# ) For women aged 18-24, systolic blood pressures (in mm Hg) are normally distributed with a mean of 114.8 and a standard deviation of 13.1. a) If a woman between the ages of 18 and 24 is randomly selected, find the probability that her systolic blood pressure is greater than 125.

**Answer:**

**0.2177**

**Explanation:**

The probability distribution of the standard normal variable, Z, is tabulated.

Z, the standard normal variable, is defined by:

**Z = (X - μ) / σ**, where

- X is a normal variable (the systolic blood pressure,in mm Hg in this case)

- μ is the mean (114.8 mm Hg in this case), and

- σ is the standard deviation (13.1 mm Hg in this case).

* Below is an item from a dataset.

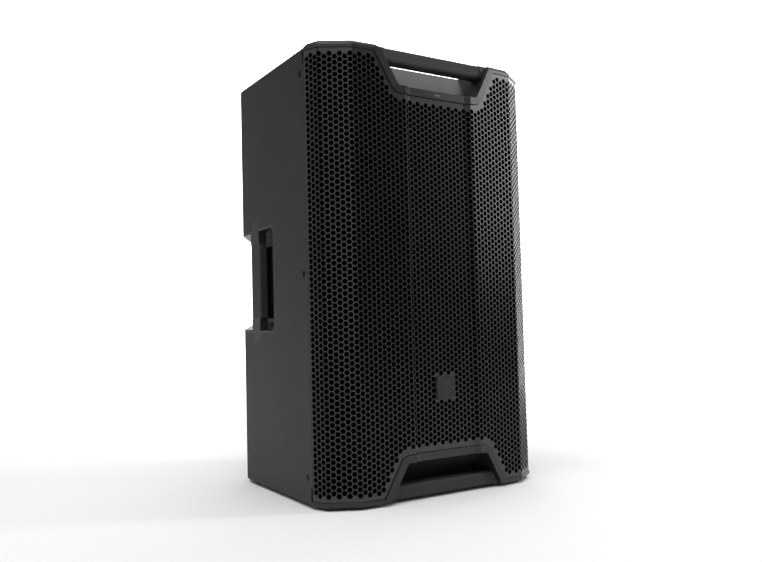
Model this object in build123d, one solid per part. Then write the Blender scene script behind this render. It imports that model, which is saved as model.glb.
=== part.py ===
from build123d import *
import os
from math import cos, hypot, radians, sin, tan

# A powered loudspeaker cabinet with a 15 inch coaxial driver, moulded shell and folded grille.
# Millimetres. X to the right, front faces -Y, Z up. The origin is on the floor, under the
# middle of the bounding box.

# Cabinet body
WIDTH = 429.0
BODY_HEIGHT = 700.0
DEPTH = 384.0
WALL = 6.0
EDGE_CHAMFER = 4.0
SIDE_TAPER = 5.35
REAR_FACET = 45.0

# Folds of the front, from the middle outwards: recessed centre, step, inner, outer, wrap
CENTRE_HALF = 57.0
STEP_RUN = 9.2
STEP_RISE = 5.1
INNER_FALL = 6.6
OUTER_RUN = 44.4
OUTER_FALL = 28.1
WRAP_RUN = 9.0
WRAP_FALL = 26.4

# Front moulding
CAP_PROUD = 1.0
CAP_HEIGHT = 8.0
CAP_RISE = 4.0
CAP_SLOPE = 7.0
CAP_CHAMFER = 3.0
LEDGE = 4.0
LEDGE_WIDTH = 13.0
BAFFLE_SETBACK = 46.0
BAFFLE_THICKNESS = 8.0
FLANGE_LENGTH = 30.0
FLANGE_THICKNESS = 4.0
SEAM_GAP = 0.5
NOTCH_INSET = 7.0
NOTCH_HEIGHT = 20.0
NOTCH_WIDTH = 5.0
NOTCH_DEPTH = 3.0

# Hand pockets at the top and bottom edges
POCKET_HALF = 80.0
POCKET_HEIGHT = 57.0
POCKET_SLANT_RUN = 33.0
POCKET_FRONT = 5.0
POCKET_DEPTH = 80.0
POCKET_CORNER = 8.0
POCKET_WALL = 4.0
LIP_WIDTH = 12.0
LIP_PROUD = 2.0
LIP_DEPTH = 12.0

# Handle bars across the pockets
BAR_DEPTH = 26.0
BAR_HEIGHT = 22.0
BAR_SETBACK = 5.0
BAR_ROUND = 5.0
BAR_INSET = 1.0
BAR_GRIP_HALF = 95.0
BAR_GRIP_SKIN = 2.0
BAR_COLLAR = 1.0
BAR_COLLAR_HALF = 98.0

# Grille
GRILLE_SHEET = 1.5
GRILLE_GAP = 0.8
FOAM_THICKNESS = 5.0
FOAM_MARGIN = 10.0

# Badge and light pipe
BADGE_SIZE = 37.5
BADGE_CORNER = 6.0
BADGE_THICKNESS = 2.2
BADGE_RISE = 167.0
BADGE_PIN_R = 3.0
BADGE_PIN_LENGTH = 9.0
CLIP_R = 9.0
CLIP_THICKNESS = 1.2
FOAM_HOLE_R = 12.0
LIGHT_WIDTH = 12.0
LIGHT_HEIGHT = 2.5

# Side handles
HANDLE_Y = 275.5
STRAP_WIDTH = 37.0
STRAP_LENGTH = 210.0
STRAP_THICKNESS = 14.0
STRAP_CORNER = 13.0
SIDE_GRIP_LENGTH = 128.0
SIDE_GRIP_SKIN = 2.5
SIDE_GRIP_BULGE = 3.5
CUP_FRONT = 190.0
CUP_HEIGHT = 180.0
CUP_DRAFT = 0.25
CUP_FLOOR_HALF = 148.0
CUP_WALL = 4.0
CUP_CORNER = 12.0
CUP_RELIEF_HEIGHT = 130.0
CUP_RELIEF_DEPTH = 8.0
CUP_RELIEF_START = 26.0
CUP_RELIEF_END = 12.0
EAR_THICKNESS = 9.0
HANDLE_SCREW_R = 2.5
HANDLE_SCREW_END = 6.1

# Side screws that hold the shell to the front moulding
SIDE_SCREW_SETBACK = 70.0
SIDE_SCREW_END = 41.0
SIDE_SCREW_HEAD_R = 5.8
SIDE_SCREW_SHANK_R = 2.5
SIDE_SCREW_RECESS = 1.0

# Feet
FOOT_DROP = 4.0
FOOT_R = 22.0
FOOT_X_INSET = 30.5
FOOT_FRONT_SETBACK = 46.0
FOOT_REAR_SETBACK = 300.0
FOOT_REAR_INSET = 52.0
FOOT_PEG_R = 4.0

# Pole socket and rigging
POLE_R = 17.75
POLE_DEPTH = 95.0
POLE_SETBACK = 185.0
POLE_TUBE_WALL = 4.0
POLE_FLANGE_R = 34.0
POLE_FLANGE = 3.0
RIG_THREAD_R = 4.25
RIG_BODY_R = 9.0
RIG_FLANGE_R = 13.0
RIG_FLANGE = 3.0
RIG_LENGTH = 22.0
RIG_X = 140.0
RIG_SETBACK = 200.0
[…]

You want to *find the probablity that the systolic pressure of a woman between the ages of 18 and 24 is greater than 125*, which means **P (X > 125).**

Then, to use a **table of Z-score**, you have to convert X > 125 into Z and find the corresponding probabiiity.

These are the calculations:

- X > 125 ⇒ Z > (125 - 114.8) / 13.1 ⇒ Z > 10.2 / 13.1 ⇒ Z > 0.7786

Now use a table for the normal standard probabiity. Most tables use two decimals for Z, so you can round to Z > 0.78, which will yield P (Z > 0.78) = 0.2177.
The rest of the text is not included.